I asked them to bring the current evening's meal directly to me, as I wanted to see what it contained and its degree of freshness. I also asked them to give me a chance to correct the problem. They reluctantly agreed. About 45 minutes later the mess hall truck arrived and I saw the troops take the meal boxes off the truck and they delivered them straight to my desk. I opened one of boxes and the sandwich contained slimy green roast beef the mayonnaise was yellow and the bread was many days old. The apples were very close to being dried out. The milk was sour and you could have played hockey with the cookies. I checked the remaining boxes and they were all the same condition. We dated the day before meal and also that evening's box and placed them in the flight line refrigerator. I told the troops I was going directly to the Sergeant Major in the morning with these meals. I also told that there were no promises that I could make other than that I would try to have the problem fixed.
The next morning I presented myself and the two offending meals at the doorway of Sergeant Major R. R. "Red" Ebert. He acknowledged my presence and asked, “What can I do for you Gunny?” I said, “Sergeant. Major we are going to have breakfast together.”

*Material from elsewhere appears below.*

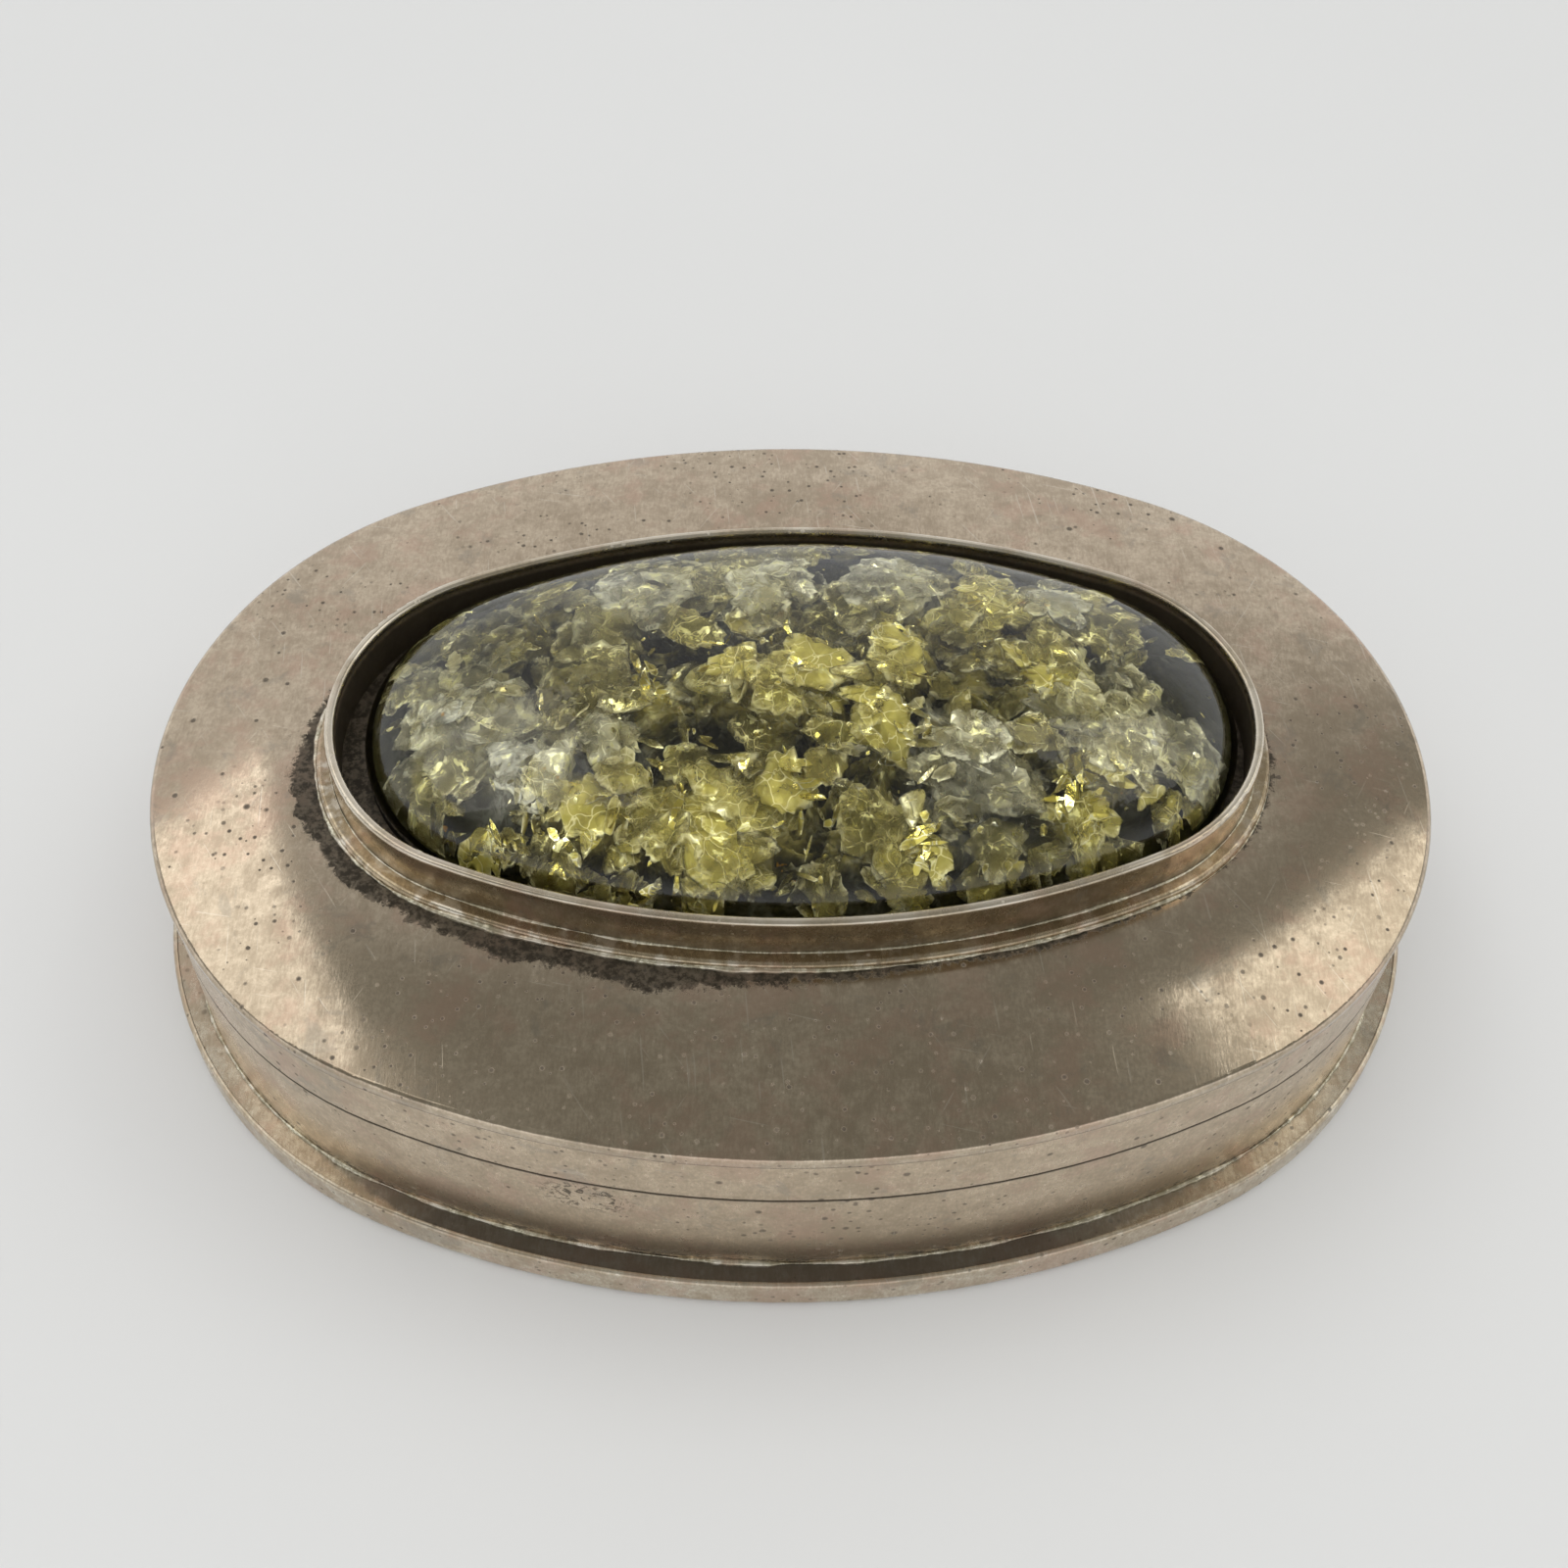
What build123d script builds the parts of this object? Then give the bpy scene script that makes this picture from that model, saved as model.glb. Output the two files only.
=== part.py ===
from build123d import *

import os
from math import cos, hypot, radians, sin

# Oval hinged pill box in sheet silver, with a domed cabochon in a raised bezel on its lid.
# Millimetres. +Z up, +X along the box, the hinge at the back (+Y).
# Origin: centre of the underside, on the surface that the box stands on.

# Outlines. Each oval is four tangent arcs: half length, half width, radius of the end arcs.
LID_OVAL = (30.0, 21.4, 19.0)
BEZEL_OVAL = (21.6, 12.0, 9.4)

# Heights
seam_height = 7.95
seam_gap = 0.08
lid_wall_top = 11.05
lid_edge_height = 11.65
seat_height = 12.35
bezel_top = 14.85

# Sheet and wall thicknesses
sheet = 0.6
wall_inset = 0.08
liner_sheet = 0.4
bezel_sheet = 0.45

# Foot
foot_flare = 1.1
foot_lip = 0.23
foot_top = 1.95
floor_top = 1.9
floor_underside = 1.3
foot_ledge = 1.3
foot_round = 0.2
foot_bottom_round = 0.4

# Friction collar that the lid closes over
liner_clearance = 0.12
liner_bottom = 4.2
liner_top = 9.45
liner_round = 0.15

# Lid
lid_edge_round = 0.3
seat_margin = 0.75
crown_steps = 6
height_tolerance = 0.01

# Bezel and the step wire round its foot
bezel_round = 0.18
step_width = 0.7
step_height = 0.38
step_round = 0.22

# Cabochon: dark backing, layer of amber chips, clear resin dome
stone_shift = 0.35
stone_side_clearance = 0.3
stone_end_clearance = 0.85
backing_thickness = 0.5
girdle_height = 13.2
dome_rise = 5.2
chip_inset = 1.1
chip_rise = 2.9
fit_gap = 0.02
dome_angles = (0, 15, 30, 44, 57, 69, 79, 87)

# Hinge
hinge_y = 21.5
knuckle_radius = 0.9
gutter_radius = 1.0
pin_radius = 0.4
pin_clearance = 0.05
knuckle_length = 2.4
knuckle_gap = 0.06
rivet_radius = 0.62
rivet_thickness = 0.22
rivet_room = 0.4
bearer_height = 1.7
bearer_depth = 1.2
half_row = 2.5 * knuckle_length
BASE_KNUCKLES = {"left": -2, "middle": 0, "right": 2}
LID_KNUCKLES = {"left": -1, "right": 1}

os.makedirs("parts", exist_ok=True)


def grown(oval, amount):
    """The parallel oval, larger by this amount all round."""
    return tuple(value + amount for value in oval)


def between(outer, inner, share):
    """The oval this share of the way from the outer one to the inner one."""
    return tuple(a + (b - a) * share for a, b in zip(outer, inner))


def oval_sketch(oval, height, centre_x=0.0):
    """The oval's face at one height: four tangent arcs, each through its own crest."""
    length, width, end_radius = oval
    side_radius = (length**2 - 2 * length * end_radius + width**2) / (2 * (width - end_radius))
    end_centre = length - end_radius
    side_centre = width - side_radius
    reach = hypot(end_centre, side_centre)
    joint_x = end_centre + end_radius * end_centre / reach
    joint_y = -end_radius * side_centre / reach
    joints = [(joint_x, joint_y), (-joint_x, joint_y), (-joint_x, -joint_y), (joint_x, -joint_y)]
    crests = [(0, width), (-length, 0), (0, -width), (length, 0)]
    with BuildSketch(Plane.XY.offset(height)) as outline:
        with BuildLine():
            for index, crest in enumerate(crests):
                arc = (joints[index], crest, joints[(index + 1) % 4])
                ThreePointArc(*[(x + centre_x, y) for x, y in arc])
        make_face()
    return outline.sketch


def oval_slab(oval, low, high, mode=Mode.ADD, centre_x=0.0):
    """An upright prism on the oval, from one height to another."""
    extrude(oval_sketch(oval, low, centre_x), amount=high - low, mode=mode)


def oval_crown(outer, inner, low, high, mode=Mode.ADD):
    """A shallow dome that rises from the outer oval and levels off at the inner one."""
    sections = []
    for step in range(crown_steps):
        share = step / (crown_steps - 1)
        rise = (high - low) * (1 - (1 - share) ** 2)
        sections.append(oval_sketch(between(outer, inner, share), low + rise))
    loft(sections, mode=mode)


def oval_dome(oval, low, rise, centre_x, mode=Mode.ADD):
    """A cabochon dome over the oval, an ellipse in every upright section through its centre."""
    sections = []
    for angle in dome_angles:
        shrunk = tuple(value * cos(radians(angle)) for value in oval)
        sections.append(oval_sketch(shrunk, low + rise * sin(radians(angle)), centre_x))
    loft(sections, mode=mode)


def hinge_cylinder(radius, start_x, end_x, mode=Mode.ADD):
    """A cylinder on the hinge axis between two places along it."""
    with BuildSketch(Plane.YZ.offset(start_x)) as circle:
        with Locations((hinge_y, seam_height)):
            Circle(radius)
    extrude(circle.sketch, amount=end_x - start_x, mode=mode)


def knuckle_span(place):
    """Where the knuckle at this place in the row starts and ends along the hinge."""
    middle = place * knuckle_length
    half = knuckle_length / 2
    return middle - half, middle + half


def cut_gutters(own, other):
    """Hollows a wall for the knuckles: close round its own ones, clear of the other half's."""
    for place in own.values():
        start, end = knuckle_span(place)
        hinge_cylinder(knuckle_radius, start, end, Mode.SUBTRACT)
    for place in other.values():
        start, end = knuckle_span(place)
        hinge_cylinder(gutter_radius, start - knuckle_gap, end + knuckle_gap, Mode.SUBTRACT)
    for start in (-half_row - rivet_room, half_row):
        hinge_cylinder(gutter_radius, start, start + rivet_room, Mode.SUBTRACT)


def save(piece, name):
    """Labels a finished piece and writes it."""
    piece.part.label = name
    export_step(piece.part, f"parts/{name}.step")


# Derived outlines
wall_oval = grown(LID_OVAL, -wall_inset)
wall_inner = grown(wall_oval, -sheet)
lid_wall_inner = grown(wall_inner, liner_clearance)
liner_outer = grown(wall_inner, -fit_gap)
liner_inner = grown(liner_outer, -liner_sheet)
foot_oval = grown(LID_OVAL, foot_flare)
foot_rebate = grown(foot_oval, -foot_lip)
seat_oval = grown(BEZEL_OVAL, seat_margin)
bezel_inner = grown(BEZEL_OVAL, -bezel_sheet)
inner_length, inner_width, inner_end = bezel_inner
stone_oval = (
    inner_length - stone_end_clearance,
    inner_width - stone_side_clearance,
    inner_end - stone_side_clearance,
)
chip_oval = grown(stone_oval, -chip_inset)
backing_top = seat_height + backing_thickness
lid_wall_bottom = seam_height + seam_gap


# Base: floor plate let into a rebated foot wire
with BuildPart() as foot_wire:
    oval_slab(foot_oval, 0, foot_top)
    fillet(foot_wire.faces().sort_by(Axis.Z)[0].edges(), foot_bottom_round)
    fillet(foot_wire.faces().sort_by(Axis.Z)[-1].edges(), foot_round)
    oval_slab(foot_rebate, floor_underside, foot_top, Mode.SUBTRACT)
    oval_slab(grown(foot_rebate, -foot_ledge), 0, floor_underside, Mode.SUBTRACT)
save(foot_wire, "foot_wire")

with BuildPart() as base_plate:
    oval_slab(grown(foot_rebate, -fit_gap), floor_underside, floor_top)
save(base_plate, "base_plate")


# Base: side wall and the friction collar soldered inside it
with BuildPart() as body_wall:
    oval_slab(wall_oval, floor_top, seam_height)
    oval_slab(wall_inner, floor_top, seam_height, Mode.SUBTRACT)
    cut_gutters(BASE_KNUCKLES, LID_KNUCKLES)
save(body_wall, "body_wall")

with BuildPart() as inner_liner:
    oval_slab(liner_outer, liner_bottom, liner_top)
    fillet(inner_liner.faces().sort_by(Axis.Z)[-1].edges(), liner_round)
    oval_slab(liner_inner, liner_bottom, liner_top, Mode.SUBTRACT)
    cut_gutters(BASE_KNUCKLES, LID_KNUCKLES)
save(inner_liner, "inner_liner")


# Lid: pressed plate with a low crown and a level seat, and the wall under its edge
with BuildPart() as lid_plate:
    oval_slab(LID_OVAL, lid_wall_top, lid_edge_height)
    oval_crown(LID_OVAL, seat_oval, lid_edge_height, seat_height)
    rim_low, rim_high = lid_edge_height - height_tolerance, lid_edge_height + height_tolerance
    fillet(lid_plate.edges().filter_by_position(Axis.Z, rim_low, rim_high), lid_edge_round)
    oval_crown(lid_wall_inner, seat_oval, lid_wall_top, seat_height - sheet, Mode.SUBTRACT)
save(lid_plate, "lid_plate")

with BuildPart() as lid_wall:
    oval_slab(wall_oval, lid_wall_bottom, lid_wall_top)
    oval_slab(lid_wall_inner, lid_wall_bottom, lid_wall_top, Mode.SUBTRACT)
    cut_gutters(LID_KNUCKLES, BASE_KNUCKLES)
save(lid_wall, "lid_wall")


# Bezel: an upright collar with a rounded rim, and the flat wire round its foot
with BuildPart() as bezel_wall:
    oval_slab(BEZEL_OVAL, seat_height, bezel_top)
    oval_slab(bezel_inner, seat_height, bezel_top, Mode.SUBTRACT)
    fillet(bezel_wall.faces().sort_by(Axis.Z)[-1].edges(), bezel_round)
save(bezel_wall, "bezel_wall")

with BuildPart() as bezel_step_wire:
    oval_slab(grown(BEZEL_OVAL, step_width), seat_height, seat_height + step_height)
    fillet(bezel_step_wire.faces().sort_by(Axis.Z)[-1].edges(), step_round)
    oval_slab(grown(BEZEL_OVAL, fit_gap), seat_height, seat_height + step_height, Mode.SUBTRACT)
save(bezel_step_wire, "bezel_step_wire")


# Cabochon: dark backing, amber chips, and the clear dome cast over them
with BuildPart() as stone_backing:
    oval_slab(stone_oval, seat_height, backing_top, centre_x=stone_shift)
save(stone_backing, "stone_backing")

with BuildPart() as amber_chip_layer:
    oval_slab(chip_oval, backing_top, girdle_height, centre_x=stone_shift)
    oval_dome(chip_oval, girdle_height, chip_rise, stone_shift)
save(amber_chip_layer, "amber_chip_layer")

with BuildPart() as resin_dome:
    oval_slab(stone_oval, backing_top, girdle_height, centre_x=stone_shift)
    oval_dome(stone_oval, girdle_height, dome_rise, stone_shift)
    hollow = grown(chip_oval, fit_gap)
    oval_slab(hollow, backing_top, girdle_height, Mode.SUBTRACT, stone_shift)
    oval_dome(hollow, girdle_height, chip_rise + fit_gap, stone_shift, Mode.SUBTRACT)
save(resin_dome, "resin_dome")


# Hinge: five knuckles on one pin, each half's knuckles against a straight bearer on its wall
for half, knuckles in (("base", BASE_KNUCKLES), ("lid", LID_KNUCKLES)):
    for side, place in knuckles.items():
        start, end = knuckle_span(place)
        with BuildPart() as knuckle:
            hinge_cylinder(knuckle_radius, start + knuckle_gap / 2, end - knuckle_gap / 2)
            hinge_cylinder(pin_radius + pin_clearance, start, end, Mode.SUBTRACT)
        save(knuckle, f"{half}_knuckle_{side}")

with BuildPart() as hinge_pin:
    hinge_cylinder(pin_radius, -half_row, half_row)
    hinge_cylinder(rivet_radius, half_row, half_row + rivet_thickness)
    hinge_cylinder(rivet_radius, -half_row - rivet_thickness, -half_row)
save(hinge_pin, "hinge_pin")

bearers = {
    "base": (seam_height - bearer_height, seam_height, BASE_KNUCKLES, LID_KNUCKLES),
    "lid": (lid_wall_bottom, lid_wall_bottom + bearer_height, LID_KNUCKLES, BASE_KNUCKLES),
}
for half, (low, high, own, other) in bearers.items():
    with BuildPart() as bearer:
        with BuildSketch(Plane.XY.offset(low)):
            with Locations((0, hinge_y)):
                Rectangle(2 * half_row, bearer_depth, align=(Align.CENTER, Align.MAX))
        extrude(amount=high - low)
        oval_slab(wall_oval, low, high, Mode.SUBTRACT)
        cut_gutters(own, other)
    save(bearer, f"{half}_hinge_bearer")
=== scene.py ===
import math
import random
from collections import namedtuple

import bpy
from mathutils import Matrix, Vector, noise


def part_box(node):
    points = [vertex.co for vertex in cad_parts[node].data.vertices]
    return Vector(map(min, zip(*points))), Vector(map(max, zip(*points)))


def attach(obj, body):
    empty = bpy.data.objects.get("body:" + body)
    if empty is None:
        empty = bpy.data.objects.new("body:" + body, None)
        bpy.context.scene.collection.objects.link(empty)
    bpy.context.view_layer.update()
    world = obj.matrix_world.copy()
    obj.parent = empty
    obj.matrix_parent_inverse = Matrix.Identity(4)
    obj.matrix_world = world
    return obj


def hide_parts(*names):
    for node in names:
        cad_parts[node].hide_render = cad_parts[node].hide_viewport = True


# An oval pill box in tarnished silver, its lid set with a cabochon of green amber flakes in clear resin.
# The CAD solids carry all the metal. The stone and the solder lines are made here.
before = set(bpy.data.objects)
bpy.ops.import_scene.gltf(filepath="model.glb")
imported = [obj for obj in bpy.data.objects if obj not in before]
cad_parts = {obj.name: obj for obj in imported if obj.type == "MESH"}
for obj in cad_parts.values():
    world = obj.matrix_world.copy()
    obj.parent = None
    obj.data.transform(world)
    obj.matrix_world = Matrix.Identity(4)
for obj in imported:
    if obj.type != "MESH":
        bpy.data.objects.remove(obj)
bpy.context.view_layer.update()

MM = 0.001
PER_MM = 1000.0


# ---------------------------------------------------------------- places read from the CAD model


def top_of(node):
    """The highest level of a CAD node, in millimetres."""
    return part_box(node)[1].z / MM


def half_size(node):
    """Half length and half width of a CAD node, in millimetres."""
    low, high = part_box(node)
    return (high.x - low.x) / 2 / MM, (high.y - low.y) / 2 / MM


# The radii of the ends of the two ovals, which a node's box doesn't tell.
LID_END_RADIUS = 19.0
BEZEL_END_RADIUS = 9.4

wall_length, wall_width = half_size("body_wall")
bezel_length, bezel_width = half_size("bezel_wall")
step_length, step_width = half_size("bezel_step_wire")
stone_length, stone_width = half_size("stone_backing")
stone_low, stone_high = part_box("stone_backing")
stone_centre = (stone_low.x + stone_high.x) / 2 / MM
backing_top = top_of("stone_backing")
stone_top = top_of("resin_dome")
floor_top = top_of("base_plate")
seam_height = top_of("body_wall")
bezel_top = top_of("bezel_wall")
seat_height = top_of("lid_plate")
edge_height = top_of("lid_wall")


# ---------------------------------------------------------------- camera

# Angles in degrees, distances in millimetres.
CAMERA_AZIMUTH = -3.4
CAMERA_ELEVATION = 51.6
CAMERA_ROLL = 2.04
CAMERA_DISTANCE = 92.4
CAMERA_TARGET = Vector((-0.49, 0.0, 9.24))
CAMERA_LENS = 43.9


def make_camera():
    """A camera that looks down at the front of the box, turned a little about its own line of sight."""
    azimuth = math.radians(CAMERA_AZIMUTH)
    elevation = math.radians(CAMERA_ELEVATION)
    level = math.cos(elevation)
    back = Vector((math.sin(azimuth) * level, -math.cos(azimuth) * level, math.sin(elevation)))
    upright = back.to_track_quat("Z", "Y").to_matrix()
    data = bpy.data.cameras.new("camera")
    data.lens = CAMERA_LENS
    data.sensor_width = 36.0
    data.clip_start = 0.005
    data.clip_end = 10.0
    camera = bpy.data.objects.new("camera", data)
    bpy.context.scene.collection.objects.link(camera)
    turned = upright @ Matrix.Rotation(math.radians(CAMERA_ROLL), 3, "Z")
    place = (CAMERA_TARGET + back * CAMERA_DISTANCE) * MM
    camera.matrix_world = Matrix.Translation(place) @ turned.to_4x4()
    bpy.context.scene.camera = camera


# ---------------------------------------------------------------- node graphs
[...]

“I don't think so Gunny, I just had breakfast.” responded Sergeant Major Ebert. To which I said, “Sorry Sergeant. Major but we will have breakfast together as these boxes contain the food the troops on night crew are getting!” His expression changed and he indicated to show him the food and as I did he also said, “Your joking, I wouldn't feed this crap to a dead dog.” He asked several questions about how long it had been going on etc. Then he said, “Bring the boxes we are going to have breakfast with the Commanding Officer!”
Sergeant Major Ebert presented himself to Lieutenant Colonel, Charles R. "Chuck" Dunbaugh and it was a repeat performance of what had already happened. The C.O. took the boxes and went to the Headquarters, Marine Aircraft Group 16. I don't know of that meeting but, about 1300 that afternoon Sergeant Major Ebert awoke me in quarters and told me that from that evening on the mess hall would be serving hot meals for all night crews. He also told me it would be nothing fancy but would consist of fresh bread, hot coffee, fresh fruit, eggs, and hash browns, and the hours that the mess hall would be opened. I went to the troop's hooches and gave the men the information.
From that point on the night crew troops had a hot meal, their morale went back up to very high standards, and the Purple Foxes maintained an enviable aircraft availability because a Sergeant Major and a Lieutenant Colonel were willing to have breakfast with a Gunny.